PROBLEM TO SOLVE: Quote all of the entries word for word.

[3D code data]
▬▬▬

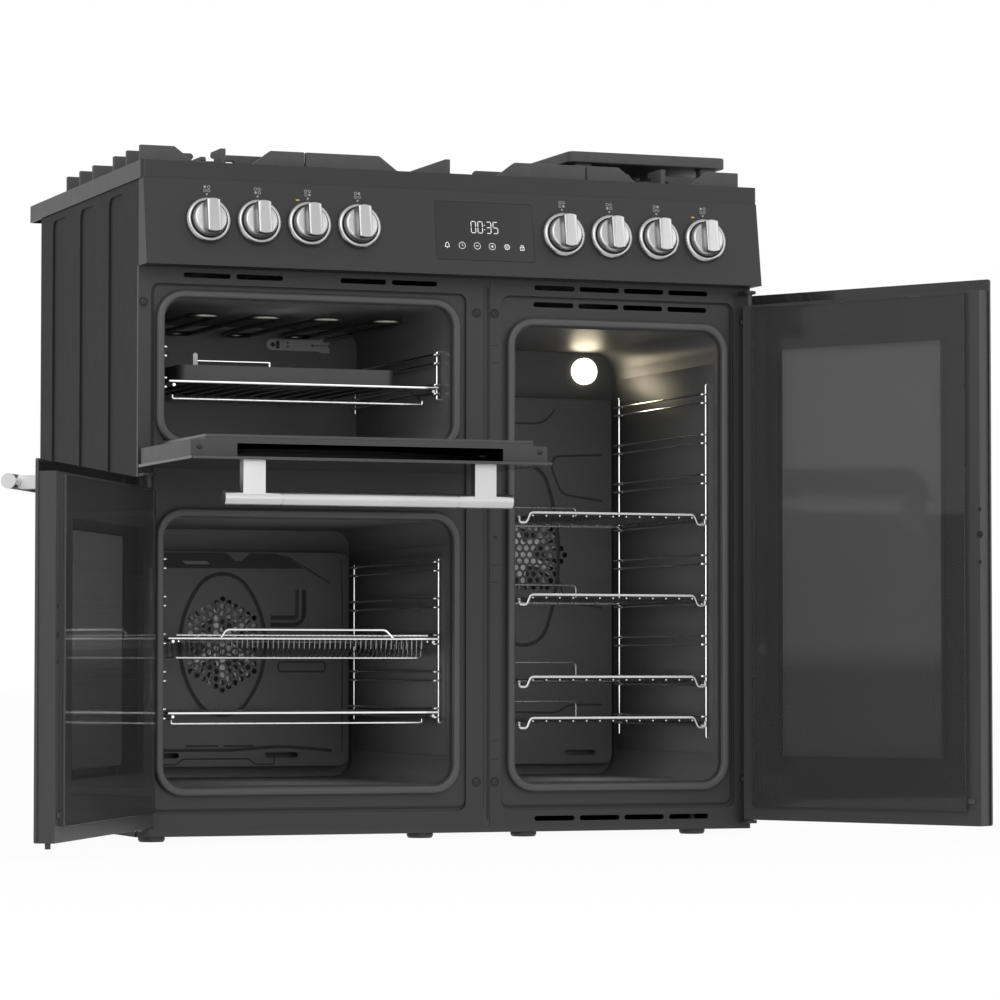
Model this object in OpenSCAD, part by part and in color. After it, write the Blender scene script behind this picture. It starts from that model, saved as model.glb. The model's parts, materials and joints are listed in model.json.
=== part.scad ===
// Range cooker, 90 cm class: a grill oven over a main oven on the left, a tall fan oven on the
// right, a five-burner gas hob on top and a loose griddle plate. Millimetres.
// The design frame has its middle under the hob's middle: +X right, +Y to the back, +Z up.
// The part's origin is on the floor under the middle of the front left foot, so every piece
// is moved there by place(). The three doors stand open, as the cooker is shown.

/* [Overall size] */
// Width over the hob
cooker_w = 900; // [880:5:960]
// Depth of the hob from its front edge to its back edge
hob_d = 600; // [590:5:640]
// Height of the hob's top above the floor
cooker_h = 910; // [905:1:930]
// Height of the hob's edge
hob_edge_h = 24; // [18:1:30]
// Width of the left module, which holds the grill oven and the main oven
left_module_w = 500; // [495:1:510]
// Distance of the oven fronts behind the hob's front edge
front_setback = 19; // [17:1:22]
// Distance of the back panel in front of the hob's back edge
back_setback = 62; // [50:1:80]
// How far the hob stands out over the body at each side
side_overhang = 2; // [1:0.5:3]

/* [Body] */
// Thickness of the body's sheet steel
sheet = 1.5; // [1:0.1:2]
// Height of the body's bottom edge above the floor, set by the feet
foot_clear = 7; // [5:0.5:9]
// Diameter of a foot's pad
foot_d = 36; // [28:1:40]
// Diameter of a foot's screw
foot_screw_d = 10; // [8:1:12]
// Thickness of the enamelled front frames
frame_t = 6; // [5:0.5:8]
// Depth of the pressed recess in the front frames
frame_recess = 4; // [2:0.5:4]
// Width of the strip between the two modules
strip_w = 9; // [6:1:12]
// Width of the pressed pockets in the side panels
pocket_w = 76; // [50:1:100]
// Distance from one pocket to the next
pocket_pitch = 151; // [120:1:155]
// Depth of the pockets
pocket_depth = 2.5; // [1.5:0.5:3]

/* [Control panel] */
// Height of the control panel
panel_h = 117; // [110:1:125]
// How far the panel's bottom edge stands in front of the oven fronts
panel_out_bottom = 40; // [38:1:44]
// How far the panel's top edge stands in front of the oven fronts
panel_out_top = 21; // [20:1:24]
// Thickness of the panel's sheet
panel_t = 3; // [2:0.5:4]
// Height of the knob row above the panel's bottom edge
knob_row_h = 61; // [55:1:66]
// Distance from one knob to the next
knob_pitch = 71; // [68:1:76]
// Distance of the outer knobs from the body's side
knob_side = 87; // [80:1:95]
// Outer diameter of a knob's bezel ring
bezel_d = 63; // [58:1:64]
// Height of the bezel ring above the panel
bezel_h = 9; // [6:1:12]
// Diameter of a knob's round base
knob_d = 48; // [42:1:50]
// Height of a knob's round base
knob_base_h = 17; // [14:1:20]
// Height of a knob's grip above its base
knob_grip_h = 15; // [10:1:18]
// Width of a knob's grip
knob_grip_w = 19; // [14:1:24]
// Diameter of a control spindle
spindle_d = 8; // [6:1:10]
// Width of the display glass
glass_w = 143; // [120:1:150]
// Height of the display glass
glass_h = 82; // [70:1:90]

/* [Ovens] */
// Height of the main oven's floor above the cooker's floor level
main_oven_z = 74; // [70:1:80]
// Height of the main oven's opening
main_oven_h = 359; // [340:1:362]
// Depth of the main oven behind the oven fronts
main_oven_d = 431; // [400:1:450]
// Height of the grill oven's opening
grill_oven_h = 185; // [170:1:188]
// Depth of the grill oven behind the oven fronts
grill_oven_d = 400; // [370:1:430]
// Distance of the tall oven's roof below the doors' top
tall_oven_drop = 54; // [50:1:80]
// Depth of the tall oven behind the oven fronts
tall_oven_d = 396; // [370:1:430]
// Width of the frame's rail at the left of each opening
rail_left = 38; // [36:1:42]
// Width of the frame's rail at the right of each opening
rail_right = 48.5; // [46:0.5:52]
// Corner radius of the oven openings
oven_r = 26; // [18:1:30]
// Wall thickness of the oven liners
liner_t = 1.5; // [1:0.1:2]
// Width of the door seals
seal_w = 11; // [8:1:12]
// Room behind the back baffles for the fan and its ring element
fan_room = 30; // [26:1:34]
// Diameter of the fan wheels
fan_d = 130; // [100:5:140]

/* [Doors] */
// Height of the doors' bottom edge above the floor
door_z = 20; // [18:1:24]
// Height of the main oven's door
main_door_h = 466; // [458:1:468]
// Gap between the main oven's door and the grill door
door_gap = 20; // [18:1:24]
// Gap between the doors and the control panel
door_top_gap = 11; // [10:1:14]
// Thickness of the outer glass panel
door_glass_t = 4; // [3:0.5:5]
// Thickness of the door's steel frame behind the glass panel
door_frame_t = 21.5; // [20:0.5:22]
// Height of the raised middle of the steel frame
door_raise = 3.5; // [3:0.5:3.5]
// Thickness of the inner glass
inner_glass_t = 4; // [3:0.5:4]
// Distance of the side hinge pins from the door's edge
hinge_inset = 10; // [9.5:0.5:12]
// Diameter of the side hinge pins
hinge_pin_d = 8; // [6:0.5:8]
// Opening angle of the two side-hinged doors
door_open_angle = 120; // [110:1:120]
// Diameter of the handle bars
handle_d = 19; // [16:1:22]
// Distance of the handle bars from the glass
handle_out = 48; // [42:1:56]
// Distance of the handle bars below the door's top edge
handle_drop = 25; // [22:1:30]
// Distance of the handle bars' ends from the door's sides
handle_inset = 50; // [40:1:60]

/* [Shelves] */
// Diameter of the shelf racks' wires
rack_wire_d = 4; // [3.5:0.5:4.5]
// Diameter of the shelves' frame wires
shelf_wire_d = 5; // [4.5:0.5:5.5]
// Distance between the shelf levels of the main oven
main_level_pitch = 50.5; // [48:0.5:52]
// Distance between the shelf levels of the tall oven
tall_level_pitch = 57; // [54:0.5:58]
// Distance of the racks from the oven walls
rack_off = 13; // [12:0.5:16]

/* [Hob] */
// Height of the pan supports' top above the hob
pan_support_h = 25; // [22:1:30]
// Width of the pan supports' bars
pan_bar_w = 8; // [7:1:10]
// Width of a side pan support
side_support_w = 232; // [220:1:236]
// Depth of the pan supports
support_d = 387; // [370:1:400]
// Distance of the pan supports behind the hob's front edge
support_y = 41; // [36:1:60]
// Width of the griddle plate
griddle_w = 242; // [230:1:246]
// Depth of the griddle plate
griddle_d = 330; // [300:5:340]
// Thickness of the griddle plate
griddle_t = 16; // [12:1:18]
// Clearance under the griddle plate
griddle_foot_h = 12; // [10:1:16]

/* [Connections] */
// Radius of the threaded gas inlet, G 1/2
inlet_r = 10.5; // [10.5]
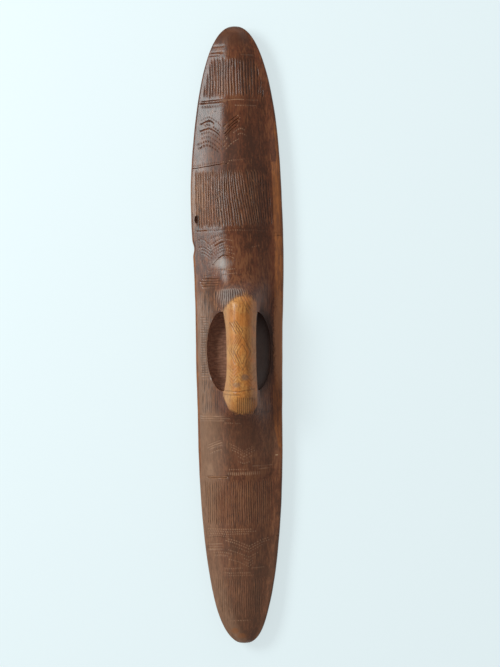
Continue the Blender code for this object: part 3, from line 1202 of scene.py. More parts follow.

▬▬▬

ANSWER TO THE PROBLEM:
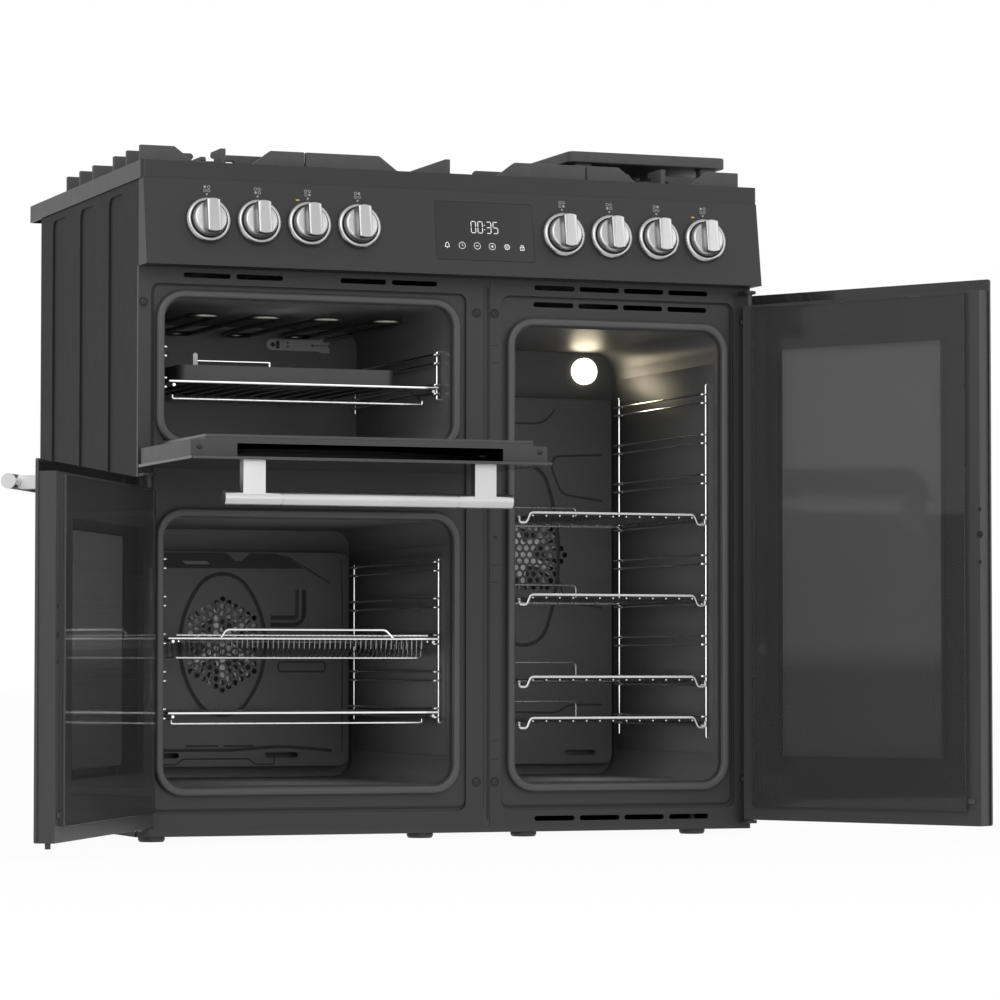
Model this object in OpenSCAD, part by part and in color. After it, write the Blender scene script behind this picture. It starts from that model, saved as model.glb. The model's parts, materials and joints are listed in model.json.
=== part.scad ===
// Range cooker, 90 cm class: a grill oven over a main oven on the left, a tall fan oven on the
// right, a five-burner gas hob on top and a loose griddle plate. Millimetres.
// The design frame has its middle under the hob's middle: +X right, +Y to the back, +Z up.
// The part's origin is on the floor under the middle of the front left foot, so every piece
// is moved there by place(). The three doors stand open, as the cooker is shown.

/* [Overall size] */
// Width over the hob
cooker_w = 900; // [880:5:960]
// Depth of the hob from its front edge to its back edge
hob_d = 600; // [590:5:640]
// Height of the hob's top above the floor
cooker_h = 910; // [905:1:930]
// Height of the hob's edge
hob_edge_h = 24; // [18:1:30]
// Width of the left module, which holds the grill oven and the main oven
left_module_w = 500; // [495:1:510]
// Distance of the oven fronts behind the hob's front edge
front_setback = 19; // [17:1:22]
// Distance of the back panel in front of the hob's back edge
back_setback = 62; // [50:1:80]
// How far the hob stands out over the body at each side
side_overhang = 2; // [1:0.5:3]

/* [Body] */
// Thickness of the body's sheet steel
sheet = 1.5; // [1:0.1:2]
// Height of the body's bottom edge above the floor, set by the feet
foot_clear = 7; // [5:0.5:9]
// Diameter of a foot's pad
foot_d = 36; // [28:1:40]
// Diameter of a foot's screw
foot_screw_d = 10; // [8:1:12]
// Thickness of the enamelled front frames
frame_t = 6; // [5:0.5:8]
// Depth of the pressed recess in the front frames
frame_recess = 4; // [2:0.5:4]
// Width of the strip between the two modules
strip_w = 9; // [6:1:12]
// Width of the pressed pockets in the side panels
pocket_w = 76; // [50:1:100]
// Distance from one pocket to the next
pocket_pitch = 151; // [120:1:155]
// Depth of the pockets
pocket_depth = 2.5; // [1.5:0.5:3]

/* [Control panel] */
// Height of the control panel
panel_h = 117; // [110:1:125]
// How far the panel's bottom edge stands in front of the oven fronts
panel_out_bottom = 40; // [38:1:44]
// How far the panel's top edge stands in front of the oven fronts
panel_out_top = 21; // [20:1:24]
// Thickness of the panel's sheet
panel_t = 3; // [2:0.5:4]
// Height of the knob row above the panel's bottom edge
knob_row_h = 61; // [55:1:66]
// Distance from one knob to the next
knob_pitch = 71; // [68:1:76]
// Distance of the outer knobs from the body's side
knob_side = 87; // [80:1:95]
// Outer diameter of a knob's bezel ring
bezel_d = 63; // [58:1:64]
// Height of the bezel ring above the panel
bezel_h = 9; // [6:1:12]
// Diameter of a knob's round base
knob_d = 48; // [42:1:50]
// Height of a knob's round base
knob_base_h = 17; // [14:1:20]
// Height of a knob's grip above its base
knob_grip_h = 15; // [10:1:18]
// Width of a knob's grip
knob_grip_w = 19; // [14:1:24]
// Diameter of a control spindle
spindle_d = 8; // [6:1:10]
// Width of the display glass
glass_w = 143; // [120:1:150]
// Height of the display glass
glass_h = 82; // [70:1:90]

/* [Ovens] */
// Height of the main oven's floor above the cooker's floor level
main_oven_z = 74; // [70:1:80]
// Height of the main oven's opening
main_oven_h = 359; // [340:1:362]
// Depth of the main oven behind the oven fronts
main_oven_d = 431; // [400:1:450]
// Height of the grill oven's opening
grill_oven_h = 185; // [170:1:188]
// Depth of the grill oven behind the oven fronts
grill_oven_d = 400; // [370:1:430]
// Distance of the tall oven's roof below the doors' top
tall_oven_drop = 54; // [50:1:80]
// Depth of the tall oven behind the oven fronts
tall_oven_d = 396; // [370:1:430]
// Width of the frame's rail at the left of each opening
rail_left = 38; // [36:1:42]
// Width of the frame's rail at the right of each opening
rail_right = 48.5; // [46:0.5:52]
// Corner radius of the oven openings
oven_r = 26; // [18:1:30]
// Wall thickness of the oven liners
liner_t = 1.5; // [1:0.1:2]
// Width of the door seals
seal_w = 11; // [8:1:12]
// Room behind the back baffles for the fan and its ring element
fan_room = 30; // [26:1:34]
// Diameter of the fan wheels
fan_d = 130; // [100:5:140]

/* [Doors] */
// Height of the doors' bottom edge above the floor
door_z = 20; // [18:1:24]
// Height of the main oven's door
main_door_h = 466; // [458:1:468]
// Gap between the main oven's door and the grill door
door_gap = 20; // [18:1:24]
// Gap between the doors and the control panel
door_top_gap = 11; // [10:1:14]
// Thickness of the outer glass panel
door_glass_t = 4; // [3:0.5:5]
// Thickness of the door's steel frame behind the glass panel
door_frame_t = 21.5; // [20:0.5:22]
// Height of the raised middle of the steel frame
door_raise = 3.5; // [3:0.5:3.5]
// Thickness of the inner glass
inner_glass_t = 4; // [3:0.5:4]
// Distance of the side hinge pins from the door's edge
hinge_inset = 10; // [9.5:0.5:12]
// Diameter of the side hinge pins
hinge_pin_d = 8; // [6:0.5:8]
// Opening angle of the two side-hinged doors
door_open_angle = 120; // [110:1:120]
// Diameter of the handle bars
handle_d = 19; // [16:1:22]
// Distance of the handle bars from the glass
handle_out = 48; // [42:1:56]
// Distance of the handle bars below the door's top edge
handle_drop = 25; // [22:1:30]
// Distance of the handle bars' ends from the door's sides
handle_inset = 50; // [40:1:60]

/* [Shelves] */
// Diameter of the shelf racks' wires
rack_wire_d = 4; // [3.5:0.5:4.5]
// Diameter of the shelves' frame wires
shelf_wire_d = 5; // [4.5:0.5:5.5]
// Distance between the shelf levels of the main oven
main_level_pitch = 50.5; // [48:0.5:52]
// Distance between the shelf levels of the tall oven
tall_level_pitch = 57; // [54:0.5:58]
// Distance of the racks from the oven walls
rack_off = 13; // [12:0.5:16]

/* [Hob] */
// Height of the pan supports' top above the hob
pan_support_h = 25; // [22:1:30]
// Width of the pan supports' bars
pan_bar_w = 8; // [7:1:10]
// Width of a side pan support
side_support_w = 232; // [220:1:236]
// Depth of the pan supports
support_d = 387; // [370:1:400]
// Distance of the pan supports behind the hob's front edge
support_y = 41; // [36:1:60]
// Width of the griddle plate
griddle_w = 242; // [230:1:246]
// Depth of the griddle plate
griddle_d = 330; // [300:5:340]
// Thickness of the griddle plate
griddle_t = 16; // [12:1:18]
// Clearance under the griddle plate
griddle_foot_h = 12; // [10:1:16]

/* [Connections] */
// Radius of the threaded gas inlet, G 1/2
inlet_r = 10.5; // [10.5]
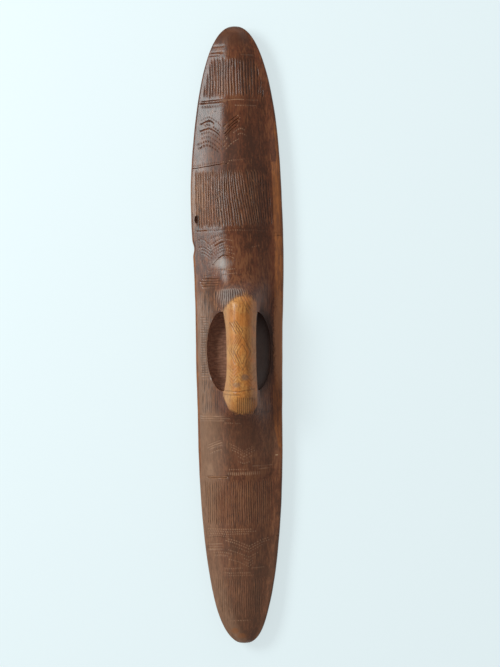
Continue the Blender code for this object: part 3, from line 1202 of scene.py. More parts follow.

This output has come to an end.